Что касается Луны…ей в это время я дарую сны, в которых всё случается по-другому.
В одну из ночей она видит покойного супруга, в другую – новорожденного ребёнка, в следующую – бывшего друга. Сегодня она возвращается в день смерти Яна.
Женщина
Я возвращаюсь в день смерти Яна.
Лекарь говорит, что возраст, сублимированный с алкоголем и табаком и приправленный сердечными переживаниями – рецептура не из щадящих. Под сердечными он имеет ввиду мышцу, а не чувства, о которых поначалу размышляю я. Всё просто.
Возвращаюсь в день смерти Яна и склоняюсь над его кроватью.
– Ты пришла, – сипло выдаёт он. – Я звал.
Отмечаю посаженый голос: хрип разрезает грудную клетку и голые стены комнаты.
– Долго звал, – колко, но с ласковыми прищуром выдаёт мужчина. – Ты была вправе не приходить.
– Так и есть.
Я знаю, что не пришла.
Сажусь на край постели и, сжав в руках безвольно брошенный по простыне кулак, прижимаю его к губам. Скромным поцелуем украшаю чернильные буквы на костяшках. И уверяю, что рядом.

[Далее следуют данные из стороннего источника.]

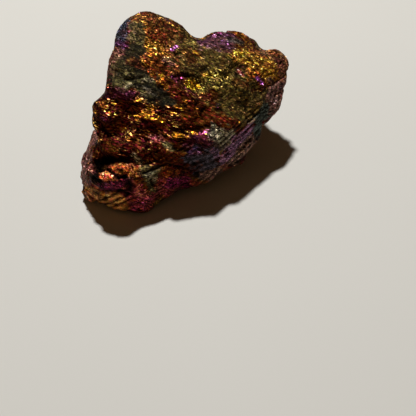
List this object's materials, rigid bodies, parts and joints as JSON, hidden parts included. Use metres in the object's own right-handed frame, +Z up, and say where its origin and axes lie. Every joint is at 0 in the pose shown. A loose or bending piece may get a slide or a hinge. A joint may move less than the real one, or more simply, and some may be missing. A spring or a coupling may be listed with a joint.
{
  "type": "peacock ore",
  "caption": "Rough broken lump of peacock ore, tarnished bornite with a pyramid-like summit, a jutting shelf at its foot and an overhanging right side.",
  "frame": {"origin": "under the middle of the lump, at the height of the flat spot that it rests on", "axes": "+X along the lump's long side with the summit at -X and the overhanging end at +X, the sloping front faces -Y, +Z is up"},
  "size_m": [0.0648, 0.0564, 0.0442],
  "materials": {
    "peacock_ore": "metallic iridescent tarnish over rough broken sulphide ore, with dull grey-green patches of matrix"
  },
  "bodies": {
    "root": {"peacock_ore": "peacock_ore"}
  },
  "joints": []
}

– Всегда, – рокочет голос. Его слова теряют вес – то ощутимо; становятся лёгкими, слабыми, мягкими. – Ты всегда была рядом со мной.
Утверждаю иное:
– Ты подарил мне год жизни с другим, и с мужем я была счастлива.
– А со мной?
– Нет.
Он хмурится и пускает слезу, которая едва проползает по сухой, полу-сморщенной щеке и впитывается в потную наволочку.
– Только когда не вёл себя как последний… – улыбаюсь и фразу оканчиваю на старом наречии.
– Опять смеёшься, – хрипит Ян. – И даже сейчас: когда я умираю.